A desperate social situation leaves the nominal political left disaffected
Hungary has chosen the opposite direction. Measures taken in social policy, as well as economic processes during the last couple of decades, have created a social situation in which the gap between social layers has grown enormously. Tárki’s survey data warns us that, in parallel with the forming income inequalities, there is also a kind of income polarisation in society. According to the figures, there has been a significant increase in the depth of poverty as more and more people come to live in desperate circumstances. In the meantime, a narrow layer of society has emerged at the top in regards to wealth and income status. This also means that the middle class has noticeably shrunk and polarised accordingly. The majority of the middle class is heading downwards and a small layer is rising.
The nominal political left in Hungary has so far been disinterested in championing this cause.

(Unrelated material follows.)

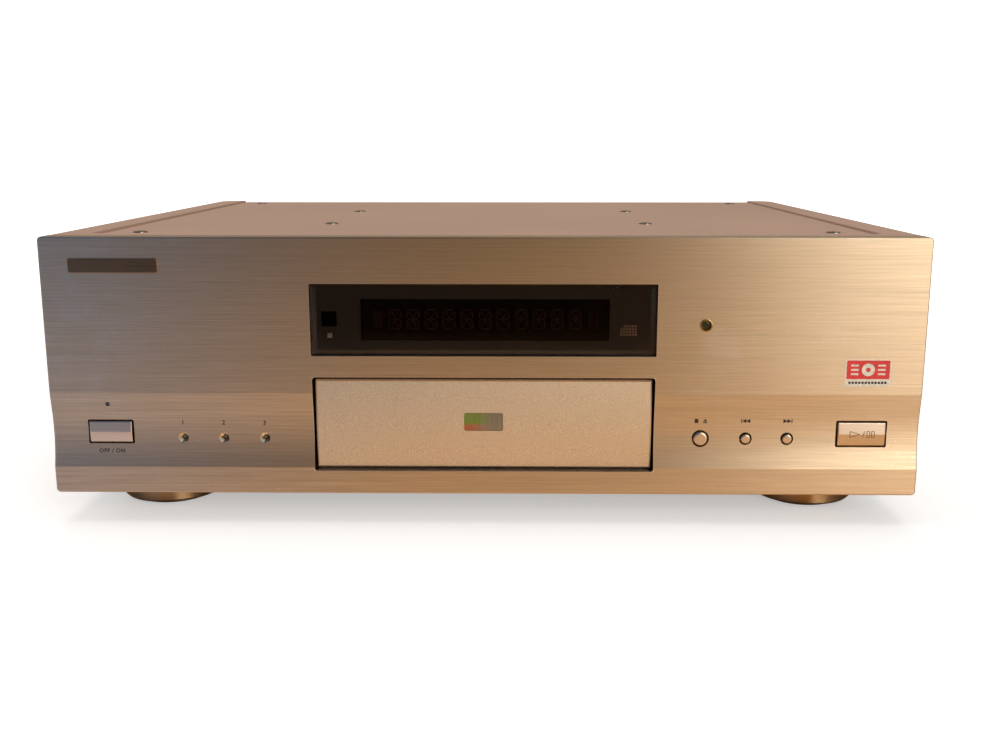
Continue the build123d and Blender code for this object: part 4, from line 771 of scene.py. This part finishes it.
def window_mask():
    """Brown print on the window's back, open at the display and the remote sensor."""
    low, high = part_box("display_window")
    openings = [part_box("remote_sensor"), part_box("vfd_display")]
    inset = 0.3 * MM
    xs = sorted([low[0] + inset, high[0] - inset] + [box[i][0] for box in openings for i in (0, 1)])
    zs = sorted([low[2] + inset, high[2] - inset] + [box[i][2] for box in openings for i in (0, 1)])
    work = bmesh.new()
    corners = {(x, z): work.verts.new((x, high[1] - MARK_LIFT - MARK_DEPTH / 2, z))
               for x in xs for z in zs}
    for x0, x1 in zip(xs, xs[1:]):
        for z0, z1 in zip(zs, zs[1:]):
            x, z = (x0 + x1) / 2, (z0 + z1) / 2
            if any(a[0] < x < b[0] and a[2] < z < b[2] for a, b in openings):
                continue
            work.faces.new([corners[place] for place in ((x0, z0), (x1, z0), (x1, z1), (x0, z1))])
    thicken(work, MARK_LIFT + MARK_DEPTH / 2)
    unused = [vertex for vertex in work.verts if not vertex.link_faces]
    bmesh.ops.delete(work, geom=unused)
    new_piece("window_mask", work, ink_look("brown_print", (0.022, 0.016, 0.013)), "root")


def window_marks():
    """Small square by the remote sensor and a plain gridded mark, printed behind the window."""
    tree = caster("front_frame")
    low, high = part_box("display_window")
    wide = high[0] - low[0]
    tall = high[2] - low[2]
    x = low[0] + 0.053 * wide
    z = low[2] + 0.275 * tall
    half = 1.2 * MM
    work = bmesh.new()
    add_mark(work, tree, [rectangle(x - half, x + half, z - half, z + half)], lift=OVER_MASK)
    new_piece("sensor_square", work, ink_look("grey_print", (0.34, 0.31, 0.28)), "root")
    work = bmesh.new()
    left = low[0] + 0.897 * wide
    bottom = low[2] + 0.28 * tall
    cell = 1.35 * MM
    filled = 0.8 * cell
    rows = 4
    columns = 6
    for row in range(rows):
        for column in range(columns):
            if row == rows - 1 and column == 0:
                continue
            x = left + column * cell
            z = bottom + row * cell
            add_mark(work, tree, [rectangle(x, x + filled, z, z + filled)], lift=OVER_MASK)
    new_piece("window_mark", work, ink_look("tan_print", (0.27, 0.18, 0.12)), "root")


# Coloured insulating rings on the phono sockets

def socket_rings():
    """Rings in the usual colours, one piece a colour. Places are (x, z) in mm."""
    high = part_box("rca_sockets")[1]
    colours = {
        "white": ((0.75, 0.75, 0.72), ((120.0, 45.5), (144.0, 45.5), (-62.0, 55.5))),
        "red": ((0.55, 0.03, 0.03), ((120.0, 67.5), (144.0, 67.5), (-42.0, 55.5))),
        "yellow": ((0.80, 0.58, 0.03), ((-22.0, 55.5),)),
        "orange": ((0.75, 0.25, 0.02), ((4.0, 55.5),)),
    }
    back = high[1] - 9.0 * MM
    inner = 4.2 * MM
    outer = 5.6 * MM
    thick = 0.8 * MM
    steps = 32
    for colour_name, (colour, places) in colours.items():
        work = bmesh.new()
        for x, z in places:
            loops = []
            for radius, y in ((inner, back), (outer, back), (outer, back + thick),
                              (inner, back + thick)):
                loops.append([work.verts.new((
                    x * MM + radius * math.cos(2 * math.pi * step / steps), y,
                    z * MM + radius * math.sin(2 * math.pi * step / steps),
                )) for step in range(steps)])
            for first, second in zip(loops, loops[1:] + loops[:1]):
                for step in range(steps):
                    after = (step + 1) % steps
                    work.faces.new((first[step], first[after], second[after], second[step]))
        bmesh.ops.recalc_face_normals(work, faces=work.faces)
        new_piece(f"socket_rings_{colour_name}", work,
                  plastic_look(f"ring_{colour_name}", colour, 0.35), "root")


# Studio: pale sweep, key lamp at the right, soft top lamp, weak fill at the left

def add_ramp(tree, factor, stops):
    """A colour ramp with the given (position, colour) stops."""
    made = tree.nodes.new("ShaderNodeValToRGB")
    made.color_ramp.interpolation = "EASE"
    while len(made.color_ramp.elements) < len(stops):
        made.color_ramp.elements.new(0.5)
    for element, (position, colour) in zip(made.color_ramp.elements, stops):
        element.position = position
        element.color = rgba(colour)
    tree.links.new(factor, made.inputs["Fac"])
    return made.outputs["Color"]


def add_math(tree, operation, first, second):
    """A math node fed by sockets or plain numbers."""
    made = tree.nodes.new("ShaderNodeMath")
    made.operation = operation
    for socket, value in zip(made.inputs, (first, second)):
        if isinstance(value, bpy.types.NodeSocket):
            tree.links.new(value, socket)
        else:
            socket.default_value = value
    return made.outputs[0]


def add_offset(tree, value, scale):
    """Scales a value and moves its zero to the ramp's middle."""
    return add_math(tree, "ADD", add_math(tree, "MULTIPLY", value, scale), 0.5)


def add_range(tree, value, low, high, to_low=0.0, to_high=1.0):
    """Maps a range of a value smoothly to another range, clamped."""
    made = tree.nodes.new("ShaderNodeMapRange")
    made.interpolation_type = "SMOOTHSTEP"
    tree.links.new(value, made.inputs["Value"])
    made.inputs["From Min"].default_value = low
    made.inputs["From Max"].default_value = high
    made.inputs["To Min"].default_value = to_low
    made.inputs["To Max"].default_value = to_high
    return made.outputs["Result"]


def add_mix(tree, amount, first, second):
    """Mixes two colours, each a socket or a plain colour."""
    made = tree.nodes.new("ShaderNodeMix")
    made.data_type = "RGBA"
    tree.links.new(amount, made.inputs["Factor"])
    for socket, value in ((made.inputs[6], first), (made.inputs[7], second)):
        if isinstance(value, bpy.types.NodeSocket):
            tree.links.new(value, socket)
        else:
            socket.default_value = rgba(value)
    return made.outputs[2]


# What metal mirrors of the room in front: dim on its left, a pale wall on its right.
# Positions run across the view in front of the object, from its left to its right.
# The table is the nearer part of the floor; under the object a painted shadow darkens it.
ROOM_PLAIN = (0.40, 0.34, 0.29)
MIRRORED_SHADOW = (0.06, 0.04, 0.025)
ROOM_STOPS = [
    (0.06, (0.06, 0.21, 0.51)),
    (0.20, (0.02, 0.05, 0.12)),
    (0.30, (0.01, 0.01, 0.01)),
    (0.56, (0.01, 0.01, 0.01)),
    (0.70, (0.12, 0.05, 0.02)),
    (0.86, (0.50, 0.70, 0.85)),
]
TABLE_STOPS = [(0.2, (0.71, 0.67, 0.78)), (0.5, (0.91, 0.63, 0.40)), (0.8, (0.73, 0.36, 0.08))]
ROOM_SPAN = 1.4
WORLD_STRETCH = 1.27
LEAST_AHEAD = 0.05

# Where the mirrored floor changes tone, along Y
ROOM_TO_TABLE = (-0.77, -0.39)
TABLE_TO_MIRRORED_SHADOW = (-0.19, -0.15)
MIRRORED_SHADOW_TO_BEHIND = (0.17, 0.5)

# Floor and backdrop as the camera sees them: own light near the object and far from it
FLOOR_GREY = (0.86, 0.86, 0.86)
NEAR_GLOW = 0.42
GLOW_GROWS = (0.3, 1.8)
PLAIN_LIGHT = 0.38
PLAIN_LIGHT_COLOUR = (1.0, 0.98, 0.96)

# Sweep: half width and front reach, start and radius of its bend, and its top
FLOOR_REACH = 6.0
BEND_START = 2.2
BEND_RADIUS = 0.8
BEND_STEPS = 12
SWEEP_TOP = 4.0


def seen_plainly(tree, path):
    """One for rays from the camera or through glass."""
    return add_math(tree, "MAXIMUM", path.outputs["Is Camera Ray"], path.outputs["Is Transmission Ray"])


def glossy_switch(tree, path, plain, mirrored):
    """Shows glossy rays one shader and all others another."""
    both = tree.nodes.new("ShaderNodeMixShader")
    tree.links.new(path.outputs["Is Glossy Ray"], both.inputs["Fac"])
    tree.links.new(plain.outputs[0], both.inputs[1])
    tree.links.new(mirrored.outputs[0], both.inputs[2])
    return both.outputs[0]


def pale_floor(tree, path, x, y):
    """Pale grey that keeps shadows near the object and turns white away from it."""
    diffuse = tree.nodes.new("ShaderNodeBsdfDiffuse")
    diffuse.inputs["Color"].default_value = rgba(FLOOR_GREY)
    glow = tree.nodes.new("ShaderNodeEmission")
    square = add_math(tree, "ADD", add_math(tree, "MULTIPLY", x, x), add_math(tree, "MULTIPLY", y, y))
    away = add_math(tree, "POWER", square, 0.5)
    level = add_range(tree, away, *GLOW_GROWS, NEAR_GLOW, 1.0)
    tree.links.new(add_math(tree, "MULTIPLY", seen_plainly(tree, path), level), glow.inputs["Strength"])
    pale = tree.nodes.new("ShaderNodeAddShader")
    tree.links.new(diffuse.outputs[0], pale.inputs[0])
    tree.links.new(glow.outputs[0], pale.inputs[1])
    return pale


def stage_look():
    """Pale floor and backdrop, in which metal mirrors the room's tones instead."""
    material = bpy.data.materials.new("studio_sweep")
    material.use_nodes = True
    tree = material.node_tree
    tree.nodes.clear()
    output = tree.nodes.new("ShaderNodeOutputMaterial")
    place = tree.nodes.new("ShaderNodeTexCoord")
    parts = tree.nodes.new("ShaderNodeSeparateXYZ")
    tree.links.new(place.outputs["Object"], parts.inputs[0])
    x = parts.outputs["X"]
    y = parts.outputs["Y"]
    path = tree.nodes.new("ShaderNodeLightPath")
    pale = pale_floor(tree, path, x, y)

    ahead = add_math(tree, "MAXIMUM", add_math(tree, "MULTIPLY", y, -1.0), LEAST_AHEAD)
    across = add_math(tree, "DIVIDE", x, ahead)
    room = add_ramp(tree, add_offset(tree, across, 1.0 / ROOM_SPAN), ROOM_STOPS)
    table = add_ramp(tree, add_offset(tree, x, 1.0), TABLE_STOPS)
    ground = add_mix(tree, add_range(tree, y, *ROOM_TO_TABLE), room, table)
    # Painted shadow of the object on the mirrored floor, from just in front of it to under it
    ground = add_mix(tree, add_range(tree, y, *TABLE_TO_MIRRORED_SHADOW), ground, MIRRORED_SHADOW)
    ground = add_mix(tree, add_range(tree, y, *MIRRORED_SHADOW_TO_BEHIND), ground, ROOM_PLAIN)
    mirrored = tree.nodes.new("ShaderNodeEmission")
    tree.links.new(ground, mirrored.inputs["Color"])
    tree.links.new(glossy_switch(tree, path, pale, mirrored), output.inputs["Surface"])
    return material


def room_world():
    """Plain light, white where the camera sees it, and the room's tones for metal."""
    world = bpy.data.worlds.new("studio_world")
    bpy.context.scene.world = world
    world.use_nodes = True
    tree = world.node_tree
    tree.nodes.clear()
    output = tree.nodes.new("ShaderNodeOutputWorld")
    place = tree.nodes.new("ShaderNodeTexCoord")
    parts = tree.nodes.new("ShaderNodeSeparateXYZ")
    tree.links.new(place.outputs["Generated"], parts.inputs[0])
    path = tree.nodes.new("ShaderNodeLightPath")
    forward = add_math(tree, "MULTIPLY", parts.outputs["Y"], -1.0)
    ahead = add_math(tree, "MAXIMUM", forward, LEAST_AHEAD)
    across = add_math(tree, "DIVIDE", parts.outputs["X"], ahead)
    room = add_ramp(tree, add_offset(tree, across, WORLD_STRETCH / ROOM_SPAN), ROOM_STOPS)
    in_front = add_range(tree, forward, 0.0, 0.3)
    mirrored = tree.nodes.new("ShaderNodeBackground")
    tree.links.new(add_mix(tree, in_front, ROOM_PLAIN, room), mirrored.inputs["Color"])
    plain = tree.nodes.new("ShaderNodeBackground")
    plain.inputs["Color"].default_value = rgba(PLAIN_LIGHT_COLOUR)
    level = add_range(tree, seen_plainly(tree, path), 0.0, 1.0, PLAIN_LIGHT, 1.0)
    tree.links.new(level, plain.inputs["Strength"])
    tree.links.new(glossy_switch(tree, path, plain, mirrored), output.inputs["Surface"])


def sweep():
    """Floor that curves up into a backdrop behind the object."""
    work = bmesh.new()
    profile = [(-FLOOR_REACH, 0.0), (BEND_START, 0.0)]
    for step in range(1, BEND_STEPS + 1):
        angle = math.pi / 2 * step / BEND_STEPS
        profile.append((BEND_START + BEND_RADIUS * math.sin(angle),
                        BEND_RADIUS - BEND_RADIUS * math.cos(angle)))
    profile.append((BEND_START + BEND_RADIUS, SWEEP_TOP))
    rows = []
    for y, z in profile:
        rows.append([work.verts.new((x, y, z)) for x in (-FLOOR_REACH, FLOOR_REACH)])
    for first, second in zip(rows, rows[1:]):
        work.faces.new((first[0], first[1], second[1], second[0]))
    mesh = bpy.data.meshes.new("studio_sweep")
    work.to_mesh(mesh)
    work.free()
    for face in mesh.polygons:
        face.use_smooth = True
    piece = bpy.data.objects.new("studio_sweep", mesh)
    bpy.context.scene.collection.objects.link(piece)
    mesh.materials.append(stage_look())


def lamp(name, place, target, size, power, colour, in_metal):
    """A soft lamp aimed at a place. Metal shows it only where in_metal says so."""
    light = bpy.data.lights.new(name, "AREA")
    light.shape = "RECTANGLE"
    light.size, light.size_y = size
    light.energy = power
    light.color = colour
    holder = bpy.data.objects.new(name, light)
    holder.location = place
    aim = Vector(target) - Vector(place)
    holder.rotation_euler = aim.to_track_quat("-Z", "Y").to_euler()
    holder.visible_glossy = in_metal
    bpy.context.scene.collection.objects.link(holder)


def studio():
    sweep()
    lamp("key_right", (1.25, -1.9, 0.75), (0.05, 0.0, 0.07), (1.3, 1.0), 24.0, (1.0, 0.98, 0.94), True)
    lamp("top_soft", (0.0, 0.5, 2.2), (0.0, 0.0, 0.0), (2.4, 2.4), 22.0, (1.0, 0.95, 0.90), False)
    lamp("fill_left", (-1.6, -0.2, 0.9), (0.0, 0.0, 0.1), (0.8, 0.8), 5.0, (1.0, 0.96, 0.92), False)
    room_world()


def camera():
    """Camera at the photograph's angle."""
    data = bpy.data.cameras.new("photo_camera")
    data.sensor_width = SENSOR_WIDTH
    data.lens = FOCAL_PIXELS * SENSOR_WIDTH / IMAGE_WIDTH
    holder = bpy.data.objects.new("photo_camera", data)
    holder.location = CAMERA_PLACE
    holder.rotation_euler = (math.radians(90.0 - CAMERA_PITCH), math.radians(CAMERA_ROLL),
                             math.radians(CAMERA_YAW))
    bpy.context.scene.collection.objects.link(holder)
    bpy.context.scene.camera = holder


# The order in which everything is made

transport_marks()
play_mark()
status_labels()
power_label()
sticker()
display_segments()
window_mask()
window_marks()
socket_rings()
studio()
camera()
bpy.context.scene.view_settings.view_transform = "Standard"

One sign of this is that they have no nationally-known politicians specializing in social policy and no accepted social policy programmes. Not surprisingly, outside observers are worried about the rise of the far right in Hungary. They have been the main political force taking on the issue of social injustice – in their own radical way, of course. As Walter Benjamin observes, the rise of the far right signals the failure of the left.